**Set exercise**
Restate the whole listing exactly.

[BEGIN Data section]

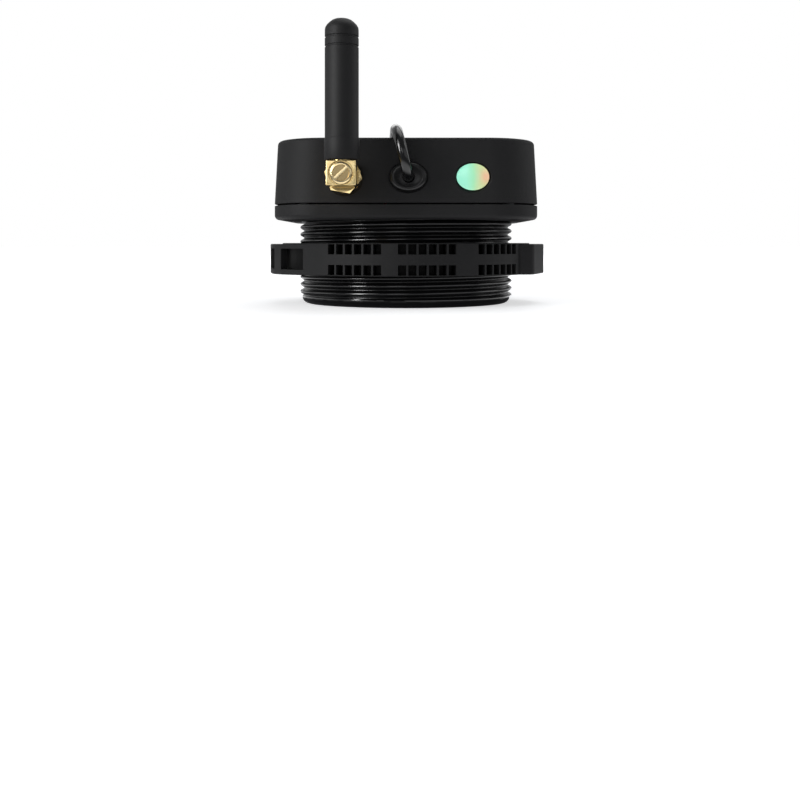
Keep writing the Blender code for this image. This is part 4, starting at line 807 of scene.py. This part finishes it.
# Glass-filled nylon: close to the housing in tone, with a coarser matt skin where fibres lie. In the slots and
# pockets its colour sinks as painted shade, by its distance from the axis
nut_nylon = start_finish("glass_filled_nylon", "#1b1b1c", "#222223", 2.5, 0.45, 0.012,
                         Roughness=0.6, Specular_IOR_Level=0.16)
tree = nut_nylon.node_tree
shader = tree.nodes["Principled BSDF"]
place = add_node(tree, "TexCoord").outputs["Object"]
sides = add_node(tree, "SeparateXYZ", {0: place}).outputs
in_plan = add_node(tree, "CombineXYZ", {"X": sides["X"], "Y": sides["Y"]})
reach = add_node(tree, "VectorMath", {0: in_plan}, operation="LENGTH").outputs["Value"]
# Painted shade: the colour sinks inside the ring's outer skin, but not near the top and bottom faces
outside = ramp(tree, reach, PAINTED_SHADE_REACH, PAINTED_SHADE_END, PAINTED_SHADE_SHARE)
from_middle = maths(tree, "SUBTRACT", sides["Z"], (nut_low.z + nut_high.z) / 2)
off_middle = maths(tree, "ABSOLUTE", from_middle)
on_ends = maths(tree, "GREATER_THAN", off_middle, NUT_HEIGHT / 2 - 0.25 * MM)
share_left_by_painted_shade = maths(tree, "MAXIMUM", outside, on_ends)
skin = shader.inputs["Base Color"].links[0].from_socket
tree.links.new(mixed(tree, 1.0, skin, share_left_by_painted_shade, "MULTIPLY"), shader.inputs["Base Color"])
NUT_ANGLE = math.radians(10.2)
NUT_TURN = Matrix.Translation((0.0, 0.0, nut_low.z)) @ Matrix.Rotation(NUT_ANGLE, 4, "Z")
NUT_ROUND, EAR_ROUND, EAR_EDGE, EAR_STEP = 0.2 * MM, 0.8 * MM, 0.35 * MM, 0.25 * MM
# Each corner of an ear: the millimetres that it stands past the ring, and the degrees round it
EAR = ((0.0, -41.1), (3.2, -35.8), (4.1, -14.0), (3.35, -5.0), (3.35, 6.0), (3.1, 9.4), (2.5, 15.8),
       (0.0, 36.9), (-6.0, 32.0), (-6.0, -32.0))


def nut_outline(points, start=0.0):
    """Points in plan, from how far they stand past the ring and how many degrees round they are."""
    return [((NUT_RADIUS + stand * MM) * math.cos(math.radians(angle + start)),
             (NUT_RADIUS + stand * MM) * math.sin(math.radians(angle + start))) for stand, angle in points]


nut = spun([(NUT_BORE, 0.0), (NUT_RADIUS - NUT_ROUND, 0.0), (NUT_RADIUS, NUT_ROUND),
            (NUT_RADIUS, NUT_HEIGHT - NUT_ROUND), (NUT_RADIUS - NUT_ROUND, NUT_HEIGHT),
            (NUT_BORE, NUT_HEIGHT)], NUT_STEPS)
ears = []
for start in (0.0, 180.0):
    ear = raised(nut_outline(EAR, start), 0.0, NUT_HEIGHT - EAR_STEP)
    round_edges(ear, upright_edges(ear), EAR_ROUND, 4)
    for level in (0.0, NUT_HEIGHT - EAR_STEP):
        round_edges(ear, level_edges(ear, level), EAR_EDGE, 3)
    ears.append(ear)
nut = fitted(nut, *ears, operation="UNION")
print("Nut faces with its ears:", len(nut.faces))

# %% [markdown]
# Each ear is hollow between two plates, open on its long flank and its end, with a post left standing in the
# opening. The slots between the ribs come in groups of six, in one row above and one below a plain band. All
# of these are blocks raised from outlines, and one Boolean takes each kind away.

# %% Pockets and slots
POCKET = ((1.5, 30.6), (-2.4, 27.5), (-2.4, 14.2), (-2.4, 0.0), (-1.2, -13.6), (5.7, -11.3), (5.7, 10.1),
          (3.1, 9.4), (1.1, 8.8), (0.5, 14.9), (2.5, 15.8), (5.7, 17.3))
LOWER_PLATE, UPPER_PLATE = 1.4 * MM, 1.5 * MM
SLOTS_IN_GROUP, SLOT_GROUPS = 6, (-122.8, -91.2, -55.9)
SLOT_PITCH, SLOT_ANGLE, SLOT_DEPTH, SLOT_PAST = 4.25, 3.4, 2.9, 1.0
SLOT_ROWS = ((0.3 * MM, 2.9 * MM), (NUT_HEIGHT - 2.9 * MM, NUT_HEIGHT - 0.3 * MM))
NUT_EDGE = 0.15 * MM
pockets, slots = bmesh.new(), bmesh.new()
for start in (0.0, 180.0):
    pockets = laid_in(pockets, raised(nut_outline(POCKET, start), LOWER_PLATE, NUT_HEIGHT - UPPER_PLATE))
    for middle in [group + SLOT_PITCH * (slot - (SLOTS_IN_GROUP - 1) / 2)
                   for group in SLOT_GROUPS for slot in range(SLOTS_IN_GROUP)]:
        left, right = middle - SLOT_ANGLE / 2, middle + SLOT_ANGLE / 2
        corners = [(-SLOT_DEPTH, left), (SLOT_PAST, left), (SLOT_PAST, right), (-SLOT_DEPTH, right)]
        for low, high in SLOT_ROWS:
            slots = laid_in(slots, raised(nut_outline(corners, start), low, high))
nut = fitted(nut, spun(bar_profile(NUT_BORE, -1 * MM, NUT_HEIGHT + 1 * MM), NUT_STEPS), pockets, slots)
bmesh.ops.remove_doubles(nut, verts=nut.verts, dist=0.01 * MM)
bmesh.ops.dissolve_limit(nut, angle_limit=math.radians(0.5), use_dissolve_boundaries=False,
                         verts=nut.verts, edges=nut.edges)
bmesh.ops.transform(nut, matrix=NUT_TURN, verts=nut.verts)
nut_piece = make_piece("moulded_lock_nut", nut, nut_nylon, "lock_nut", "nut_nylon", "lock_nut", sharp=30.0,
                       weighted=False)
edge = nut_piece.modifiers.new("moulded_edge", "BEVEL")
edge.width = NUT_EDGE
edge.segments = 2
edge.limit_method = "ANGLE"
edge.angle_limit = math.radians(40.0)
edge.use_clamp_overlap = True
nut_flat = nut_piece.modifiers.new("flat_faces", "WEIGHTED_NORMAL")
nut_flat.keep_sharp = False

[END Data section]

**Answer to this task**
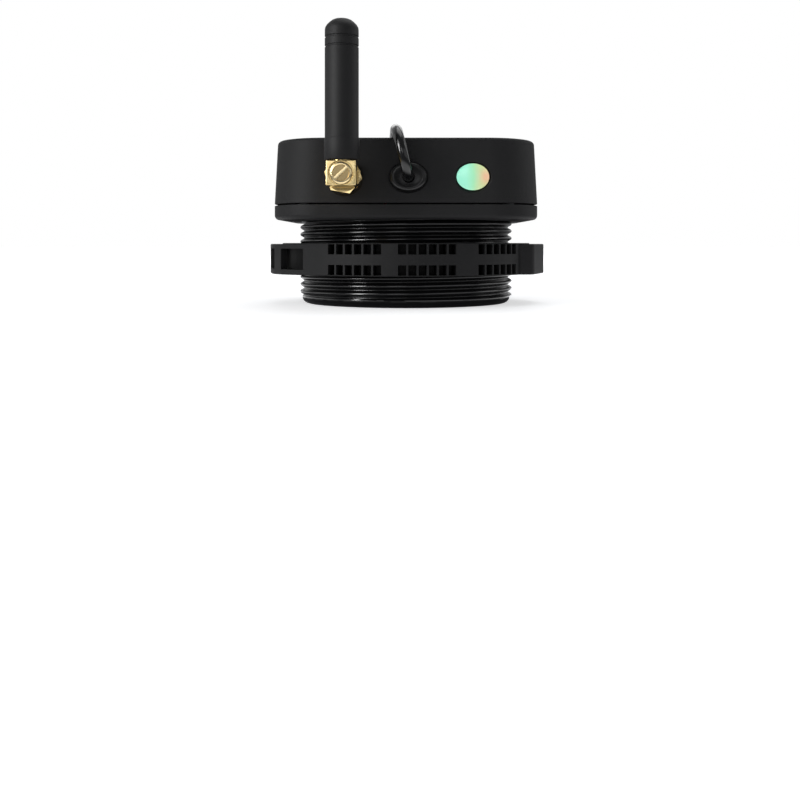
Keep writing the Blender code for this image. This is part 4, starting at line 807 of scene.py. This part finishes it.
# Glass-filled nylon: close to the housing in tone, with a coarser matt skin where fibres lie. In the slots and
# pockets its colour sinks as painted shade, by its distance from the axis
nut_nylon = start_finish("glass_filled_nylon", "#1b1b1c", "#222223", 2.5, 0.45, 0.012,
                         Roughness=0.6, Specular_IOR_Level=0.16)
tree = nut_nylon.node_tree
shader = tree.nodes["Principled BSDF"]
place = add_node(tree, "TexCoord").outputs["Object"]
sides = add_node(tree, "SeparateXYZ", {0: place}).outputs
in_plan = add_node(tree, "CombineXYZ", {"X": sides["X"], "Y": sides["Y"]})
reach = add_node(tree, "VectorMath", {0: in_plan}, operation="LENGTH").outputs["Value"]
# Painted shade: the colour sinks inside the ring's outer skin, but not near the top and bottom faces
outside = ramp(tree, reach, PAINTED_SHADE_REACH, PAINTED_SHADE_END, PAINTED_SHADE_SHARE)
from_middle = maths(tree, "SUBTRACT", sides["Z"], (nut_low.z + nut_high.z) / 2)
off_middle = maths(tree, "ABSOLUTE", from_middle)
on_ends = maths(tree, "GREATER_THAN", off_middle, NUT_HEIGHT / 2 - 0.25 * MM)
share_left_by_painted_shade = maths(tree, "MAXIMUM", outside, on_ends)
skin = shader.inputs["Base Color"].links[0].from_socket
tree.links.new(mixed(tree, 1.0, skin, share_left_by_painted_shade, "MULTIPLY"), shader.inputs["Base Color"])
NUT_ANGLE = math.radians(10.2)
NUT_TURN = Matrix.Translation((0.0, 0.0, nut_low.z)) @ Matrix.Rotation(NUT_ANGLE, 4, "Z")
NUT_ROUND, EAR_ROUND, EAR_EDGE, EAR_STEP = 0.2 * MM, 0.8 * MM, 0.35 * MM, 0.25 * MM
# Each corner of an ear: the millimetres that it stands past the ring, and the degrees round it
EAR = ((0.0, -41.1), (3.2, -35.8), (4.1, -14.0), (3.35, -5.0), (3.35, 6.0), (3.1, 9.4), (2.5, 15.8),
       (0.0, 36.9), (-6.0, 32.0), (-6.0, -32.0))


def nut_outline(points, start=0.0):
    """Points in plan, from how far they stand past the ring and how many degrees round they are."""
    return [((NUT_RADIUS + stand * MM) * math.cos(math.radians(angle + start)),
             (NUT_RADIUS + stand * MM) * math.sin(math.radians(angle + start))) for stand, angle in points]


nut = spun([(NUT_BORE, 0.0), (NUT_RADIUS - NUT_ROUND, 0.0), (NUT_RADIUS, NUT_ROUND),
            (NUT_RADIUS, NUT_HEIGHT - NUT_ROUND), (NUT_RADIUS - NUT_ROUND, NUT_HEIGHT),
            (NUT_BORE, NUT_HEIGHT)], NUT_STEPS)
ears = []
for start in (0.0, 180.0):
    ear = raised(nut_outline(EAR, start), 0.0, NUT_HEIGHT - EAR_STEP)
    round_edges(ear, upright_edges(ear), EAR_ROUND, 4)
    for level in (0.0, NUT_HEIGHT - EAR_STEP):
        round_edges(ear, level_edges(ear, level), EAR_EDGE, 3)
    ears.append(ear)
nut = fitted(nut, *ears, operation="UNION")
print("Nut faces with its ears:", len(nut.faces))

# %% [markdown]
# Each ear is hollow between two plates, open on its long flank and its end, with a post left standing in the
# opening. The slots between the ribs come in groups of six, in one row above and one below a plain band. All
# of these are blocks raised from outlines, and one Boolean takes each kind away.

# %% Pockets and slots
POCKET = ((1.5, 30.6), (-2.4, 27.5), (-2.4, 14.2), (-2.4, 0.0), (-1.2, -13.6), (5.7, -11.3), (5.7, 10.1),
          (3.1, 9.4), (1.1, 8.8), (0.5, 14.9), (2.5, 15.8), (5.7, 17.3))
LOWER_PLATE, UPPER_PLATE = 1.4 * MM, 1.5 * MM
SLOTS_IN_GROUP, SLOT_GROUPS = 6, (-122.8, -91.2, -55.9)
SLOT_PITCH, SLOT_ANGLE, SLOT_DEPTH, SLOT_PAST = 4.25, 3.4, 2.9, 1.0
SLOT_ROWS = ((0.3 * MM, 2.9 * MM), (NUT_HEIGHT - 2.9 * MM, NUT_HEIGHT - 0.3 * MM))
NUT_EDGE = 0.15 * MM
pockets, slots = bmesh.new(), bmesh.new()
for start in (0.0, 180.0):
    pockets = laid_in(pockets, raised(nut_outline(POCKET, start), LOWER_PLATE, NUT_HEIGHT - UPPER_PLATE))
    for middle in [group + SLOT_PITCH * (slot - (SLOTS_IN_GROUP - 1) / 2)
                   for group in SLOT_GROUPS for slot in range(SLOTS_IN_GROUP)]:
        left, right = middle - SLOT_ANGLE / 2, middle + SLOT_ANGLE / 2
        corners = [(-SLOT_DEPTH, left), (SLOT_PAST, left), (SLOT_PAST, right), (-SLOT_DEPTH, right)]
        for low, high in SLOT_ROWS:
            slots = laid_in(slots, raised(nut_outline(corners, start), low, high))
nut = fitted(nut, spun(bar_profile(NUT_BORE, -1 * MM, NUT_HEIGHT + 1 * MM), NUT_STEPS), pockets, slots)
bmesh.ops.remove_doubles(nut, verts=nut.verts, dist=0.01 * MM)
bmesh.ops.dissolve_limit(nut, angle_limit=math.radians(0.5), use_dissolve_boundaries=False,
                         verts=nut.verts, edges=nut.edges)
bmesh.ops.transform(nut, matrix=NUT_TURN, verts=nut.verts)
nut_piece = make_piece("moulded_lock_nut", nut, nut_nylon, "lock_nut", "nut_nylon", "lock_nut", sharp=30.0,
                       weighted=False)
edge = nut_piece.modifiers.new("moulded_edge", "BEVEL")
edge.width = NUT_EDGE
edge.segments = 2
edge.limit_method = "ANGLE"
edge.angle_limit = math.radians(40.0)
edge.use_clamp_overlap = True
nut_flat = nut_piece.modifiers.new("flat_faces", "WEIGHTED_NORMAL")
nut_flat.keep_sharp = False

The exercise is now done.